Отлученные в годы ссылки от литературной практики писатели не могли развивать свое художественное мастерство, здесь не могли появиться новые литературные дарования. Поколение писателей-фронтовиков (М. Нармаев, Л. Инджиев, А. Джимбиев, А. Бадмаев, А. Кукаев), а также следующее поколение (А. Балакаев, Т. Бембеев, С. Байдыев, Б. Сангаджиева, Н. Бурулов) вошли в литературу после возвращения из ссылки. Поэтому в работах литературоведов после восстановления калмыцкой государственности в составе Российской Федерации много внимания уделялось становлению калмыцкой литературы, росту художественного мастерства писателей. Литературоведы, критики, читатели приветствовали появлявшиеся в свет повести и романы (5,14;21;29;30;36;42). Отмечалось, что с точки зрения специфики художественных исканий калмыцкой литературы в целом очень важны и перспективны те, которые связаны с творческой практикой Д. Кугультинова (42). Показателем зрелости литературы, по мнению литературоведов и критиков, являлось развитие жанра романа, в котором правда жизни «раскрывается в острых общественных, социальных конфликтах» (21 ;94). Новые тенденции развития литературы вселяли чувство оптимизма (21; 16 42).
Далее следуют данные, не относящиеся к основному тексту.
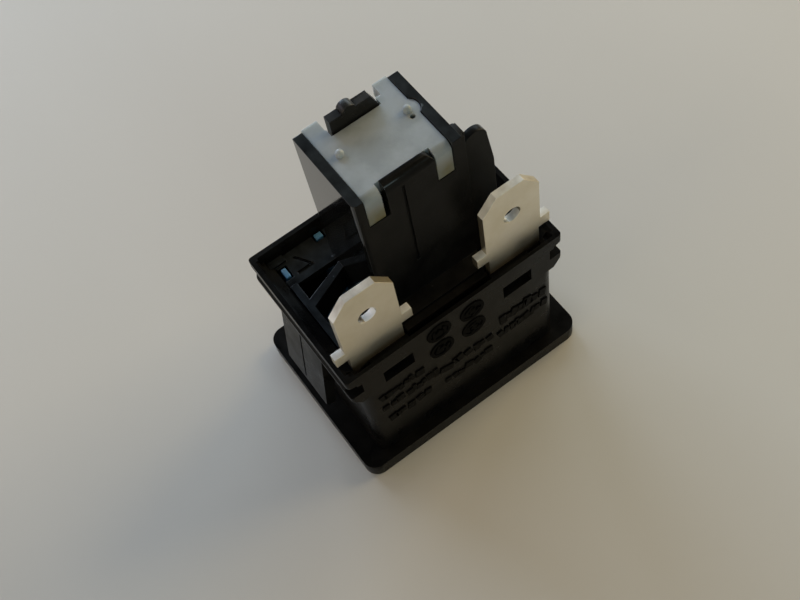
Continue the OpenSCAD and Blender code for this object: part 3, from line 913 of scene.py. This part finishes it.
@dataclass
class GuideTower(SubAssembly):
    """The inner frame with its tower, and the nylon cap snapped into it.

    Sizes are in millimetres. The frame's front faces are matt, and so are its upper faces in
    front of deck_back. The deck's ledge lies between the blades, from lip_front to lip_back.
    """

    frame_edge: float = 0.1
    cap_edge: float = 0.14
    deck_back: float = -4.0
    lip_half: float = 4.72
    lip_front: float = -7.64
    lip_back: float = -6.78
    lip_top: float = 19.67
    lip_thick: float = 0.74
    lip_edge: float = 0.05

    def build(self) -> None:
        """Build the frame and the cap."""
        tower = rounded_copy("mechanism_frame", "guide_frame",
                             [self.finishes.frame, self.finishes.frame_matt], self.frame_edge)
        paint_faces(tower, FrameSlot.MATT, (0.0, -1.0, 0.0))
        paint_faces(tower, FrameSlot.MATT, (0.0, 0.0, 1.0), before_y=self.deck_back)
        self.keep(tower, "black_frame")
        self.keep(self.deck_lip(), "black_frame")
        cap = rounded_copy("tower_cap", "nylon_cap", [self.finishes.nylon], self.cap_edge,
                           segments=3)
        self.keep(cap, "natural_nylon")

    def deck_lip(self) -> bpy.types.Object:
        """Make the ledge of the deck between the blades.

        Returns:
            The ledge.
        """
        nothing_selected()
        bpy.ops.mesh.primitive_cube_add(
            size=1.0,
            location=(0.0, (self.lip_front + self.lip_back) / 2 * MM,
                      (self.lip_top - self.lip_thick / 2) * MM),
            scale=(2 * self.lip_half * MM, (self.lip_back - self.lip_front) * MM,
                   self.lip_thick * MM))
        lip = bpy.context.object
        lip.name = "deck_lip"
        apply_place(lip)
        lip.data.materials.append(self.finishes.frame_matt)
        finish_edges(lip, self.lip_edge)
        return lip


@dataclass
class PressedParts(SubAssembly):
    """The blue button and the black slider that it pushes."""

    body: str = "pushed"
    button_edge: float = 0.25
    slider_edge: float = 0.1

    def build(self) -> None:
        """Build the button and the slider."""
        button = rounded_copy("button", "blue_button", [self.finishes.button],
                              self.button_edge, segments=3)
        self.keep(button, "blue_button")
        slider = rounded_copy("slider", "black_slider", [self.finishes.slider],
                              self.slider_edge)
        self.keep(slider, "black_slider")


@dataclass
class Blades(SubAssembly):
    """The two push-on blades, with another finish on their sides and a painted highlight on their ends
    and cut corners.

    Above bare_z, in millimetres, a face whose normal has a y under side_limit is on a side. If it also
    looks up and not to the right, by corner_limit, it is on an end or a cut corner and gets the
    painted highlight of faces that catch the light.
    """

    edge: float = 0.12
    bare_z: float = 13.5
    side_limit: float = 0.6
    corner_limit: float = 0.3

    def build(self) -> None:
        """Build both blades."""
        for side in ("left", "right"):
            blade = rounded_copy(f"terminal_{side}", f"blade_{side}",
                                 [self.finishes.blade, self.finishes.blade_edge,
                                  self.finishes.blade_cut_highlight], self.edge, segments=3,
                                 edge_slot=BladeSlot.FACE)
            self.paint_sides(blade)
            self.keep(blade, "tinned_brass")

    def paint_sides(self, blade: bpy.types.Object) -> None:
        """Give a blade's sides their finish, and its ends and cut corner their painted highlight.

        Args:
            blade: The blade, with its finishes in the order of BladeSlot.
        """
        for face in blade.data.polygons:
            way = face.normal
            if abs(way.y) < self.side_limit and face.center.z > self.bare_z * MM:
                # Faces that look up and not to the right get the painted highlight.
                corner = way.z > self.corner_limit and way.x < self.corner_limit
                face.material_index = BladeSlot.CORNER if corner else BladeSlot.SIDE


@dataclass
class HiddenMetal(SubAssembly):
    """The springs, pin, contacts and bridge, which are the CAD solids themselves."""

    def build(self) -> None:
        """Give each metal node its finish."""
        dress = {
            "return_spring": self.finishes.wire, "contact_spring": self.finishes.wire,
            "latch_pin": self.finishes.wire, "contact_bridge": self.finishes.bronze,
            "fixed_contact_left": self.finishes.silver,
            "fixed_contact_right": self.finishes.silver,
            "bridge_contact_left": self.finishes.silver,
            "bridge_contact_right": self.finishes.silver,
        }
        for node, material in dress.items():
            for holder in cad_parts[node].material_slots:
                holder.material = material
            log.info("%s: %s", node, material.name)


# --------------------------------------------------------------------------- setting


@dataclass(frozen=True)
class SoftLight:
    """A square soft light round the switch: where it stands in degrees, its watts and colour."""

    name: str
    turn: float
    power: float
    colour: Colour


@dataclass
class Studio:
    """The camera, the pale table and the soft lights.

    The camera's eye and the lights' reach, rise and aim are in millimetres. Its right and back
    are directions. The lens and sensor are in millimetres, and all other sizes are in metres.
    """

    eye: tuple[float, float, float] = (-23.5, -53.0, 114.5)
    right: tuple[float, float, float] = (0.8066, -0.5778, -0.1243)
    back: tuple[float, float, float] = (-0.1858, -0.4472, 0.8749)
    focal: float = 51.6
    sensor: float = 36.0
    near: float = 0.005
    far: float = 10.0
    table_r: float = 0.58
    table_sides: int = 128
    sweep_r: float = 0.3
    sweep_steps: int = 8
    wall_high: float = 0.25
    reach: float = 453.0
    rise: float = 221.0
    aim: tuple[float, float, float] = (0.0, 0.0, 10.0)
    light_side: float = 0.3
    soft_lights: tuple[SoftLight, ...] = (
        SoftLight("warm_window_right", 0.0, 1.57, (1.0, 0.81, 0.48)),
        SoftLight("window_back_right", 45.0, 0.72, (0.78, 0.92, 1.0)),
        SoftLight("window_back", 90.0, 1.6, (0.69, 0.83, 1.0)),
        SoftLight("window_back_left", 135.0, 0.33, (0.89, 0.83, 1.0)),
        SoftLight("wall_left", 180.0, 0.45, (1.0, 0.81, 0.53)),
        SoftLight("wall_front_left", 225.0, 0.3, (1.0, 0.89, 0.68)),
        SoftLight("wall_front", 270.0, 0.26, (0.7, 0.97, 1.0)),
    )
    room_colour: Colour = (1.0, 0.9, 0.8)
    room_strength: float = 0.02

    def camera(self) -> None:
        """Make the camera at the fitted place and make it the scene's own."""
        back = Vector(self.back).normalized()
        right = Vector(self.right)
        right = (right - back * right.dot(back)).normalized()
        up = back.cross(right)
        turn = Matrix((right, up, back)).transposed()
        lens = bpy.data.cameras.new("Camera")
        lens.lens = self.focal
        lens.sensor_width = self.sensor
        lens.clip_start = self.near
        lens.clip_end = self.far
        camera = bpy.data.objects.new("Camera", lens)
        bpy.context.scene.collection.objects.link(camera)
        camera.matrix_world = Matrix.Translation(Vector(self.eye) * MM) @ turn.to_4x4()
        bpy.context.scene.camera = camera

    def table(self) -> None:
        """Make the pale table, which sweeps up into a wall all round."""
        nothing_selected()
        bpy.ops.mesh.primitive_circle_add(vertices=self.table_sides, radius=self.table_r,
                                          fill_type="NGON")
        table = bpy.context.object
        table.name = "table"
        bpy.ops.object.mode_set(mode="EDIT")
        bpy.ops.mesh.select_mode(type="EDGE")
        bpy.ops.mesh.select_all(action="DESELECT")
        bpy.ops.mesh.select_non_manifold()
        radius, height = self.table_r, 0.0
        for step in range(1, self.sweep_steps + 1):
            turn = math.pi / 2 * step / self.sweep_steps
            wider = self.table_r + self.sweep_r * math.sin(turn)
            higher = self.sweep_r * (1.0 - math.cos(turn))
            bpy.ops.mesh.extrude_edges_move(
                TRANSFORM_OT_translate={"value": (0.0, 0.0, higher - height)})
            bpy.ops.transform.resize(value=(wider / radius, wider / radius, 1.0),
                                     center_override=(0.0, 0.0, 0.0))
            radius, height = wider, higher
        bpy.ops.mesh.extrude_edges_move(
            TRANSFORM_OT_translate={"value": (0.0, 0.0, self.wall_high)})
        bpy.ops.object.mode_set(mode="OBJECT")
        bpy.ops.object.shade_smooth_by_angle(angle=math.radians(SMOOTH_ANGLE))
        table.data.materials.append(PaleTable().make())

    def lamp(self, light: SoftLight) -> None:
        """Add one soft area light that faces the switch.

        Args:
            light: The light.
        """
        data = bpy.data.lights.new(light.name, "AREA")
        data.shape = "SQUARE"
        data.size = self.light_side
        data.energy = light.power
        data.color = light.colour
        lamp = bpy.data.objects.new(light.name, data)
        bpy.context.scene.collection.objects.link(lamp)
        turn = math.radians(light.turn)
        start = Vector((self.reach * math.cos(turn), self.reach * math.sin(turn), self.rise)) * MM
        lamp.location = start
        lamp.rotation_euler = (Vector(self.aim) * MM - start).to_track_quat("-Z", "Y").to_euler()

    def surroundings(self) -> None:
        """Fill the room with a faint, warm, even light."""
        world = bpy.data.worlds.new("Room")
        bpy.context.scene.world = world
        world.use_nodes = True
        background = world.node_tree.nodes["Background"]
        background.inputs["Color"].default_value = (*self.room_colour, 1.0)
        background.inputs["Strength"].default_value = self.room_strength

    def build(self) -> None:
        """Build the table, the lights and the room's own light."""
        self.table()
        for light in self.soft_lights:
            self.lamp(light)
        self.surroundings()


def main() -> None:
    """Build the setting and every sub-assembly."""
    logging.basicConfig(level=logging.INFO, format="%(name)s: %(message)s")
    studio = Studio()
    studio.camera()
    bpy.context.scene.view_settings.view_transform = "Standard"
    finishes = Finishes()
    for part in (HousingShell(finishes), GuideTower(finishes), PressedParts(finishes),
                 Blades(finishes), HiddenMetal(finishes)):
        part.build()
    studio.build()


if __name__ == "__main__":
    main()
Однако уровень зрелости литературы - понятие не статичное, а чрезвычайно подвижное и изменчивое: именно на путях постижения сложнейших социальных проблем, типов и может литература выявить свои потенциальные возможности. Зрелость литературы проявляется и в гражданской и художественной смелости писателя, берущегося за воплощение новых, неизведанных тем и характеров (19). Хотя Б. Бадмаева и В. Гей отмечали, что «произведения последних лет свидетельствуют о более высокой ступени эволюции народного сознания» (5,4), однако политическая обстановка в стране не давала возможности сказать писателям правду о недавней истории народа. Эхо последней войны, большие моральные и социальные сдвиги определили и общую направленность литературного движения. В этой связи В. Гей в обзоре калмыцкой прозы заметил характерную особенность ее развития: «Калмыцкими писателями созданы интересные произведения с двуединой сюжетностью, в которых параллельно развиваются события фронта и тыла» (17,107).

Заметно возросшая роль прозы, причем повести и романа отмечена в многотомной истории советской многонациональной литературы (29). Причины позднего развития этих жанров были обойдены, хотя известно, что они заключались не только в вопросах творческих, но и общественно-политических. Безусловно, тринадцатилетняя ссылка сказалась на развитии балкарской, ингушской, калмыцкой, карачаевской, чеченской литератур, литератур крымских татар и советских немцев.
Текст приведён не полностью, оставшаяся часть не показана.